**STATED PROBLEM:** Reproduce exactly the lines of the material beneath, from the line that contains "circle(d = d);" to the line that contains "obj.data.transform(obj.matrix_world)", both included, and no other lines.

**Data extracted from a collection:**
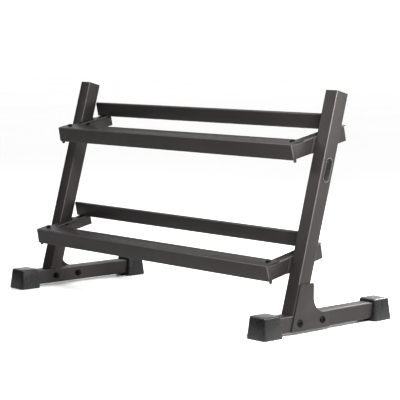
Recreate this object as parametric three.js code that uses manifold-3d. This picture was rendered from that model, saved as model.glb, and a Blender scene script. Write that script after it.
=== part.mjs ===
// A free-standing two-tier dumbbell rack in bent sheet and square steel tube.
// Millimetres, +Z up, +X to the rack's right-hand end, the front faces -Y.
// The origin lies on the floor, under the middle of the four boots.
import * as THREE from "three";
import { mergeVertices } from "three/addons/utils/BufferGeometryUtils.js";
import Module from "manifold-3d";

const wasm = await Module();
wasm.setup();

// ---- Driving dimensions ----

// Overall
const SPACING = 1230; // between the centres of the two feet
const DEPTH = 565; // from the front of the front boots to the back of the rear boots
const UPRIGHT_LENGTH = 690; // from the foot's top to the upright's square-cut end
const LEAN = THREE.MathUtils.degToRad(15.5); // of the uprights, backwards
const TILT = THREE.MathUtils.degToRad(12); // of the trays, down to the front
const SETBACK = 132; // from the front of the boots to the upright's front face, at the foot's top
const LOWER_TIER = 177; // up the upright's front face, from the foot's top to the tray
const TIER_RISE = 373; // from the lower tray to the upper one, along the upright

// Square tube of the feet and uprights
const TUBE = 50;
const TUBE_WALL = 2;
const TUBE_RADIUS = 4; // of the outer corners
const LIFT = 10; // of the foot tube above the floor

// Boots
const BOOT_WALL = 9; // rubber round the tube, at the boot's top
const BOOT_FLARE = 6; // of each side, down to the floor
const BOOT_CROWN = 9; // rubber above the tube
const BOOT_LIP = 9; // height of the upright band round the bottom
const BOOT_END = 8; // rubber in front of the tube's end
const BOOT_ROUND = 9; // of the upright corners

// Trays
const TRAY_FRONT = 108; // from the upright's front face forward to the front rail's face
const STOP_BACK = 79; // from the upright's front face back to the stop rail's web
const SHEET = 3;
const RAIL_WEB = 50; // height of each rail's web
const RAIL_SHELF = 55; // depth of each rail's shelf
const RAIL_RETURN = 11; // of the front rail round the end plate's corner
const STOP_HEM = 8; // of the stop rail's top edge, folded back
const END_SHORT = 2; // of the end plates, in front of the stop rail's rear edge
const TAB = 11; // width of the small round tab under the end plate's front corner
const CORNER_INSET = 25; // of the corner bolts from the end plate's outer face
const CORNER_MARGIN = 13; // of the end plate's flange beyond them
const CORNER_DEPTH = { front: 34, back: 27 }; // of the corner bolts behind each rail's web
const BRACKET = 4; // thickness of the hanger brackets
const BRACKET_LEAD = 6; // of the brackets in front of and behind the upright

// Gusset plates
const GUSSET = 4;
const GUSSET_TOP = 152; // above the floor
const GUSSET_INSET = 5; // behind the upright's front face
const GUSSET_BACK = 10; // behind the upright's rear face, at the top
const GUSSET_SWEEP = 50; // radius of the concave rear edge
const GUSSET_MARGIN = 29; // along the foot, behind the rear bolt

// Fasteners: shank radius, head radius, head height, socket size across flats
const FOOT_BOLT = { shank: 5, head: 11, rise: 5.5, socket: 7 };
const TRAY_BOLT = { shank: 4, head: 8, rise: 4.4, socket: 5 };
const FOOT_BOLT_PITCH = 98; // between the two bolts of a gusset plate
const FOOT_BOLT_FRONT = 28; // from the upright's front face, at the foot's top, to the front bolt
const HANGER_BOLT_EDGE = 12; // from the end plate's upper and lower edges to its hanger bolts
const HOLE_CLEARANCE = 0.5; // round a bolt's shank
const GAP = 0.3; // between pieces that touch

// Badge
const BADGE = { length: 75, width: 27, thickness: 1.6 };
const BADGE_UP = 447; // of its centre, along the upright from the foot's top

// ---- Values that follow ----

const FOOT_TOP = LIFT + TUBE;
const BOOT_TOP = TUBE + 2 * BOOT_WALL; // width and length at the top
const BOOT_FOOT = BOOT_TOP + 2 * BOOT_FLARE; // width and length on the floor
const BOOT_HEIGHT = FOOT_TOP + BOOT_CROWN;
const FOOT_MIDDLE = LIFT + TUBE / 2;
const UPRIGHT_FRONT = -DEPTH / 2 + SETBACK; // Y of its front face at the foot's top
const UPRIGHT_RUN = TUBE / Math.cos(LEAN); // its depth, measured level
const UPRIGHT_MIDDLE = UPRIGHT_FRONT + UPRIGHT_RUN / 2;
const INNER = SPACING / 2 - TUBE / 2; // X of the uprights' inner faces
const WEB_FACE = INNER - BRACKET - 2 * GAP; // X of the end plates' outer faces
const FRONT_BOLT_Y = UPRIGHT_FRONT + FOOT_BOLT_FRONT;
const TRAY_BACK = STOP_BACK + RAIL_SHELF - END_SHORT; // Y of the end plates' rear edge, in the tray's frame
const END_HEIGHT = RAIL_WEB - SHEET; // of the end plates, whose lower edges meet the front rail's
const END_FLANGE = CORNER_INSET + CORNER_MARGIN;
const CORNER_X = WEB_FACE - CORNER_INSET;
const TRAY_TO_UPRIGHT = LEAN + TILT; // between the tray's normal and the upright

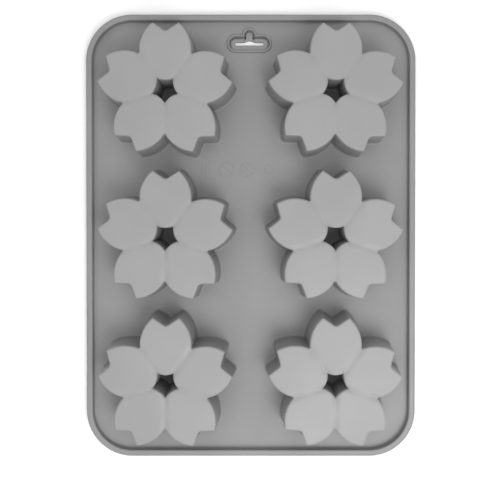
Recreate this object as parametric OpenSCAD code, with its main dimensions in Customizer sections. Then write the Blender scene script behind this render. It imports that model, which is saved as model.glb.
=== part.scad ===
// Six-cup silicone soap mould with cherry-blossom cups.
// It lies on its opening side: z = 0 is the open face that soap is poured into, the cups stand up
// along +Z, and the hang slot is at the +Y end. The origin is the middle of the footprint.
// The object is one moulding. Its nodes are the regions between which it bends and flexes.

/* [Plate] */
// Width of the plate, across the two columns of cups
plate_w = 175; // [174:1:190]
// Length of the plate, along the three rows of cups
plate_l = 235; // [234:1:250]
// Outer corner radius
corner_r = 24.5; // [10:0.5:30]
// Thickness of the plate
plate_t = 2; // [1.5:0.1:3]
// Width of the bead round the edge
rim_w = 3.4; // [2:0.1:4]
// Height of the bead above the opening side
rim_h = 6; // [4:0.5:8]

/* [Cup layout] */
// Distance from the middle line to each column of cups
column_x = 43.2; // [42:0.1:46]
// Distance between rows of cups
row_pitch = 74.7; // [73:0.1:76]
// Position of the middle row along Y
middle_row_y = 0; // [-1:0.1:0.5]
// Turn of each cup about its own middle, clockwise as seen from the cups' side, in degrees
cup_turn = 0.5; // [0:0.1:2]

/* [Cup] */
// Overall height of a cup above the opening side
cup_h = 25; // [18:1:35]
// Thickness of the cup's side wall
wall_t = 1.8; // [1.5:0.1:2.2]
// Thickness of the cup's petal floor
floor_t = 2; // [1.5:0.1:3]
// How much wider the wall's foot is than its top, as a ratio
draft_ratio = 1.035; // [1.01:0.005:1.04]

/* [Petal outline] */
// Radius of each side of a petal
side_r = 18.2; // [17.8:0.1:18.4]
// Sideways offset of a petal side's centre from the petal's middle line
side_x = 4.95; // [4.8:0.05:5.1]
// Distance from the flower's centre to the side centres, along the petal
side_y = 19.85; // [19.7:0.05:20]
// Distance from the flower's centre to the bottom of the notch in a petal's end
notch_y = 29.4; // [27:0.1:31]
// Half of the notch's opening angle, in degrees
notch_half = 56.3; // [45:0.1:65]

/* [Core] */
// Radius of the five arcs that bow the star's sides inwards
star_arc_r = 12; // [11.5:0.1:12.5]
// Distance from the flower's centre to the centres of those arcs
star_arc_y = 16.7; // [16.5:0.1:17]
// Thickness of the core's wall
core_t = 1.5; // [1.2:0.1:1.5]
// Outside radius that blunts the star's points
core_r = 8.2; // [8:0.1:8.4]
// Radius of the round of floor that is pressed in with the core
press_r = 9.5; // [9:0.1:10]
// Clearance between that round and the petal floor
press_gap = 0.3; // [0.2:0.05:0.5]
// Height of the core's closed end above the opening side
core_end_z = 0.5; // [0.2:0.1:2]

/* [Bending strips] */
// Width of each strip of plate that bends between two rows
web_w = 3.6; // [3:0.1:3.8]
// Middle of the strip above the middle row
upper_web_y = 38.8; // [38.6:0.05:39]
// Middle of the strip below the middle row
lower_web_y = -35.9; // [-36.1:0.05:-35.7]

/* [Hang slot] */
// Offset of the slot's middle from the plate's middle line
slot_x = -0.8; // [-2:0.1:2]
// Middle of the slot's bar along Y
slot_y = 102.7; // [101:0.1:103]
// Length of the raised lip, along its middle line
slot_w = 22.3; // [18:0.1:26]
// Width of the bar, along the lip's middle line
slot_h = 7.9; // [7.5:0.1:8.5]
// Radius of the round bump at the bar's middle
bump_r = 3.05; // [2.5:0.05:3.5]
// Distance from the bar's middle to the bump's centre
bump_y = 4.35; // [4:0.05:4.5]
// Distance from the lip's middle line in to the opening
ledge_w = 1.8; // [1:0.1:1.8]
// Width of the peak in the opening's upper side
peak_w = 5.8; // [4:0.1:8]
// Height of that peak
peak_h = 1.5; // [0.5:0.1:2.5]
// Width of the raised lip
lip_w = 0.7; // [0.5:0.1:1]
// Height of the raised lip above the plate
lip_h = 1.2; // [0.4:0.1:1.5]

/* [Marks] */
// Overall size of each mark
mark_d = 8.4; // [6:0.1:9]
// Distance between marks
mark_pitch = 11.2; // [9:0.1:11.5]
// Centre of the first mark
mark_x = -24.2; // [-25:0.1:-18]
// Centre line of the marks
mark_y = 35.4; // [34:0.1:35.5]
// Width of a mark's lines
mark_line = 0.7; // [0.5:0.1:1]
// Height of the marks above the plate
mark_h = 0.3; // [0.2:0.05:0.5]

/* [Hidden] */
$fn = 96;
petals = 5;
petal_turn = 360 / petals;
tint = "gray";
// The two sides of a petal cross its neighbour's at this distance from the flower's centre.
half_turn = petal_turn / 2;
junction_b = side_y * cos(half_turn) - side_x * sin(half_turn);
junction_r = junction_b + sqrt(junction_b * junction_b - side_y * side_y - side_x * side_x + side_r * side_r);
// Keeps the round that fills the flower's middle clear of the points where petals meet.
junction_gap = 0.05;
wall_h = cup_h - floor_t - plate_t;
// Scale of the outline at the wall's foot and head, measured against the cup's flat end
foot_scale = draft_ratio;
head_scale = 1 + (draft_ratio - 1) * floor_t / (cup_h - plate_t);
// Longer than any cut needs to be
past = 40;
rows = ["top", "middle", "bottom"];
sides = ["left", "right"];
cups = [for (row = rows) for (side = sides) str(row, "_", side)];

function row_y(row) = middle_row_y + (row == "top" ? row_pitch : row == "bottom" ? -row_pitch : 0);
function side_sign(side) = side == "left" ? -1 : 1;

// The band of the plate that a row of cups takes up, from one bending strip to the next
function band(row) =
    row == "top" ? [upper_web_y + web_w / 2, plate_l / 2] :
    row == "bottom" ? [-plate_l / 2, lower_web_y - web_w / 2] :
    [lower_web_y + web_w / 2, upper_web_y - web_w / 2];

module at_cup(row, side) {
    translate([side_sign(side) * column_x, row_y(row), 0])
        rotate(-cup_turn)
            children();
}

// --- Outlines ---

module rounded_outline(inset) {
    w = plate_w - 2 * inset;
    l = plate_l - 2 * inset;
    r = corner_r - inset;
    square([w, l - 2 * r], center = true);
    square([w - 2 * r, l], center = true);
    for (x = [-1, 1], y = [-1, 1])
        translate([x * (w / 2 - r), y * (l / 2 - r)])
            circle(r = r);
}

// What lies between y_range[0] and y_range[1]
module within(y_range) {
    intersection() {
        children();
        translate([-plate_w, y_range[0]])
            square([2 * plate_w, y_range[1] - y_range[0]]);
    }
}

module petal_outline(inset) {
    reach = 20;
    vertex = notch_y - inset / sin(notch_half);
    difference() {
        intersection() {
            translate([side_x, side_y])
                circle(r = side_r - inset);
            translate([-side_x, side_y])
                circle(r = side_r - inset);
        }
        polygon([
            [0, vertex],
            [reach * tan(notch_half), vertex + reach],
            [-reach * tan(notch_half), vertex + reach]
        ]);
    }
}

// The flower, with everything nearer to its edge than inset taken off
module flower_outline(inset = 0) {
    circle(r = junction_r - inset - junction_gap);
    for (i = [0 : petals - 1])
        rotate(i * petal_turn)
            petal_outline(inset);
}

// A star whose sides are arcs, grown outwards by a wall
module star_outline(grow = 0) {
    difference() {
        circle(r = core_r);
        for (i = [0 : petals - 1])
            rotate(i * petal_turn)
                translate([0, star_arc_y])
                    circle(r = star_arc_r - grow);
    }
}

// A bar with round ends, grown by grow from the lip's middle line
module slot_bar(grow) {
    r = slot_h / 2 + grow;
    centre_x = (slot_w - slot_h) / 2;
    translate([slot_x, slot_y]) {
        square([2 * centre_x, 2 * r], center = true);
        for (x = [-1, 1])
            translate([x * centre_x, 0])
                circle(r = r);
    }
}

module lip_outline(grow) {
    slot_bar(grow);
    translate([slot_x, slot_y + bump_y])
        circle(r = bump_r + grow);
}

// The bar with a low peak in its upper side
module slot_opening() {
    edge_y = slot_h / 2 - ledge_w;
    slot_bar(-ledge_w);
    translate([slot_x, slot_y])
        polygon([[-peak_w / 2, edge_y], [0, 0], [peak_w / 2, edge_y], [0, edge_y + peak_h]]);
}

// --- Plate ---

module panel(row) {
    mouth_scale = foot_scale + (draft_ratio - 1) * plate_t / (cup_h - plate_t) / 2;
    color(tint)
        difference() {
            linear_extrude(height = plate_t)
                within(band(row))
                    rounded_outline(0);
            for (side = sides)
                at_cup(row, side)
                    translate([0, 0, -past / 2])
                        linear_extrude(height = past)
                            scale(mouth_scale)
                                flower_outline(wall_t);
            if (row == "top")
                translate([0, 0, -past / 2])
                    linear_extrude(height = past)
                        slot_opening();
        }
}

module rim_ring(y_range) {
    translate([0, 0, plate_t])
        linear_extrude(height = rim_h - plate_t)
            within(y_range)
                difference() {
                    rounded_outline(0);
                    rounded_outline(rim_w);
                }
}

module rim(row) {
    color(tint)
        rim_ring(band(row));
}

module flex_web(centre_y) {
    y_range = [centre_y - web_w / 2, centre_y + web_w / 2];
    color(tint) {
        linear_extrude(height = plate_t)
            within(y_range)
                rounded_outline(0);
        rim_ring(y_range);
    }
}

// --- Cups ---

module cup_wall(row, side) {
    color(tint)
        at_cup(row, side)
            translate([0, 0, plate_t])
                linear_extrude(height = wall_h, scale = head_scale / foot_scale, slices = 1)
                    scale(foot_scale)
                        difference() {
                            flower_outline();
                            flower_outline(wall_t);
                        }
}

module cup_floor(row, side) {
    color(tint)
        at_cup(row, side)
            translate([0, 0, cup_h - floor_t])
                difference() {
                    linear_extrude(height = floor_t)
                        flower_outline();
                    translate([0, 0, -floor_t])
                        cylinder(r = press_r + press_gap, h = 3 * floor_t);
                }
}

// A hollow star that is open at the cup's outer end and closed at the opening side
module core(row, side) {
    color(tint)
        at_cup(row, side)
            difference() {
                union() {
                    translate([0, 0, core_end_z])
                        linear_extrude(height = cup_h - core_end_z)
                            star_outline(core_t);
                    translate([0, 0, cup_h - floor_t])
                        cylinder(r = press_r, h = floor_t);
                }
                translate([0, 0, core_end_z + core_t])
                    linear_extrude(height = cup_h)
                        star_outline();
            }
}

// --- Raised details ---

module hang_slot_lip() {
    color(tint)
        translate([0, 0, plate_t])
            linear_extrude(height = lip_h)
                difference() {
                    lip_outline(lip_w / 2);
                    lip_outline(-lip_w / 2);
                }
}

module mark_ring(d) {
    difference() {
        circle(d = d);
        circle(d = d - 2 * mark_line);
    }
}

// A ring with a number of slanted bars inside it
module barred_ring(d, bars) {
    mark_ring(d);
    intersection() {
        circle(d = d - mark_line);
        rotate(-45)
            for (i = [0 : bars - 1])
                translate([0, (i - (bars - 1) / 2) * 3 * mark_line])
                    square([d, mark_line], center = true);
    }
}

// Plain rings and bars, with no lettering
module care_marks() {
    color(tint)
        translate([mark_x, mark_y, plate_t])
            linear_extrude(height = mark_h) {
                for (x = [-1 : 1])
                    translate([x * mark_d / 4, 0])
                        square([mark_line, mark_d], center = true);
                translate([mark_pitch, 0])
                    barred_ring(mark_d, 1);
                translate([2 * mark_pitch, 0])
                    barred_ring(mark_d, 3);
                translate([3 * mark_pitch, 0])
                    mark_ring(mark_d * 0.6);
            }
}

panel("top");  // top_panel
panel("middle");  // middle_panel
panel("bottom");  // bottom_panel
flex_web(upper_web_y);  // upper_flex_web
flex_web(lower_web_y);  // lower_flex_web
rim("top");  // top_rim
rim("middle");  // middle_rim
rim("bottom");  // bottom_rim
hang_slot_lip();
care_marks();
for (row = rows, side = sides) {
    cup_wall(row, side);
    cup_floor(row, side);
    core(row, side);
}
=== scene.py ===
import math

import bmesh
import bpy
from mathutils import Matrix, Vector
from mathutils.geometry import delaunay_2d_cdt


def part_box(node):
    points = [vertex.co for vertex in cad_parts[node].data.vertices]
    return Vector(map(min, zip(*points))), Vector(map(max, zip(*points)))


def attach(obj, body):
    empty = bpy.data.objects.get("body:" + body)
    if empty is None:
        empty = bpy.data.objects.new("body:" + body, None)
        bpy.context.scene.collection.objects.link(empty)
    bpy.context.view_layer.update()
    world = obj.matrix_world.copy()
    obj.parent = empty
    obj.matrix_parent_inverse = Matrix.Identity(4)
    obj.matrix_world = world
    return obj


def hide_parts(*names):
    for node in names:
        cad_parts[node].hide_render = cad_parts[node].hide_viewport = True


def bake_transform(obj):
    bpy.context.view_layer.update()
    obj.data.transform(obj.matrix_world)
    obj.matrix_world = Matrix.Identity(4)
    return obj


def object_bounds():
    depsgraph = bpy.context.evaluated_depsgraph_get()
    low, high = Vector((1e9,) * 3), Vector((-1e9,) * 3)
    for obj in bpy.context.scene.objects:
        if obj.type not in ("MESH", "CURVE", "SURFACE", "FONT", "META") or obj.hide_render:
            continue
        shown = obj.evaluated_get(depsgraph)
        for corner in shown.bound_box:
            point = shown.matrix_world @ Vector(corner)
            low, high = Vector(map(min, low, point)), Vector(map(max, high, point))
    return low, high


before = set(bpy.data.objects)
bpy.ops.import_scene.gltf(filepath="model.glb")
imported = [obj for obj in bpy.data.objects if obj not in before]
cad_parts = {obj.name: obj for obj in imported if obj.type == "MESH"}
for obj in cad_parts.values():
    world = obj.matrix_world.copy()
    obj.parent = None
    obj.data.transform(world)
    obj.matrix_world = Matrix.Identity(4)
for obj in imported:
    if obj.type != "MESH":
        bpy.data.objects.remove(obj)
cad_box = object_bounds()

# The mould is one skin of silicone. It is built in millimetres and scaled to metres when each
# mesh is made. Five petal pieces make up each cup, and three skins make up the plate.
MM = 0.001
ROWS = ("top", "middle", "bottom")
SIDES = ("left", "right")
PETALS = 5
SECTOR = math.radians(360 / PETALS)
CUP_TURN = math.radians(-0.5)


def node_box(node):
    """A CAD node's lowest and highest corners, in millimetres."""
    low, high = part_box(node)
    return low / MM, high / MM


# Levels and places that come from the frame
half_w = cad_box[1].x / MM
half_l = cad_box[1].y / MM
cup_top = cad_box[1].z / MM
plate_top = node_box("middle_panel")[1].z
rim_top = node_box("middle_rim")[1].z
core_end = node_box("middle_left_core")[0].z
floor_under = node_box("middle_left_cup_floor")[0].z
lip_low, lip_high = node_box("hang_slot_lip")
upper_web = [corner.y for corner in node_box("upper_flex_web")]
lower_web = [corner.y for corner in node_box("lower_flex_web")]
mark_low, mark_high = node_box("care_marks")


def cup_centre(row, side):
    low, high = node_box(f"{row}_{side}_core")
    return (low.x + high.x) / 2, (low.y + high.y) / 2


# Petal outline: each side is an arc, the end is a notch with straight sides
SIDE_R = 18.2
SIDE_CENTRE = (-4.95, 19.85)
NOTCH_Y = 29.4
NOTCH_HALF = math.radians(56.3)
TIP_ROUND = 0.8
NOTCH_ROUND = 2.2
JUNCTION_ROUND = 0.4
# Where the petal's face starts, in from its edge
FACE_INSET = 2.6
# Star-shaped core: its sides bow inwards, and its points are blunted on the underside
STAR_ARC_R = 12.0
STAR_ARC_Y = 16.7
CORE_R = 8.2
CORE_WALL = 1.5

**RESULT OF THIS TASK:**
        circle(d = d);
        circle(d = d - 2 * mark_line);
    }
}

// A ring with a number of slanted bars inside it
module barred_ring(d, bars) {
    mark_ring(d);
    intersection() {
        circle(d = d - mark_line);
        rotate(-45)
            for (i = [0 : bars - 1])
                translate([0, (i - (bars - 1) / 2) * 3 * mark_line])
                    square([d, mark_line], center = true);
    }
}

// Plain rings and bars, with no lettering
module care_marks() {
    color(tint)
        translate([mark_x, mark_y, plate_t])
            linear_extrude(height = mark_h) {
                for (x = [-1 : 1])
                    translate([x * mark_d / 4, 0])
                        square([mark_line, mark_d], center = true);
                translate([mark_pitch, 0])
                    barred_ring(mark_d, 1);
                translate([2 * mark_pitch, 0])
                    barred_ring(mark_d, 3);
                translate([3 * mark_pitch, 0])
                    mark_ring(mark_d * 0.6);
            }
}

panel("top");  // top_panel
panel("middle");  // middle_panel
panel("bottom");  // bottom_panel
flex_web(upper_web_y);  // upper_flex_web
flex_web(lower_web_y);  // lower_flex_web
rim("top");  // top_rim
rim("middle");  // middle_rim
rim("bottom");  // bottom_rim
hang_slot_lip();
care_marks();
for (row = rows, side = sides) {
    cup_wall(row, side);
    cup_floor(row, side);
    core(row, side);
}
=== scene.py ===
import math

import bmesh
import bpy
from mathutils import Matrix, Vector
from mathutils.geometry import delaunay_2d_cdt


def part_box(node):
    points = [vertex.co for vertex in cad_parts[node].data.vertices]
    return Vector(map(min, zip(*points))), Vector(map(max, zip(*points)))


def attach(obj, body):
    empty = bpy.data.objects.get("body:" + body)
    if empty is None:
        empty = bpy.data.objects.new("body:" + body, None)
        bpy.context.scene.collection.objects.link(empty)
    bpy.context.view_layer.update()
    world = obj.matrix_world.copy()
    obj.parent = empty
    obj.matrix_parent_inverse = Matrix.Identity(4)
    obj.matrix_world = world
    return obj


def hide_parts(*names):
    for node in names:
        cad_parts[node].hide_render = cad_parts[node].hide_viewport = True


def bake_transform(obj):
    bpy.context.view_layer.update()
    obj.data.transform(obj.matrix_world)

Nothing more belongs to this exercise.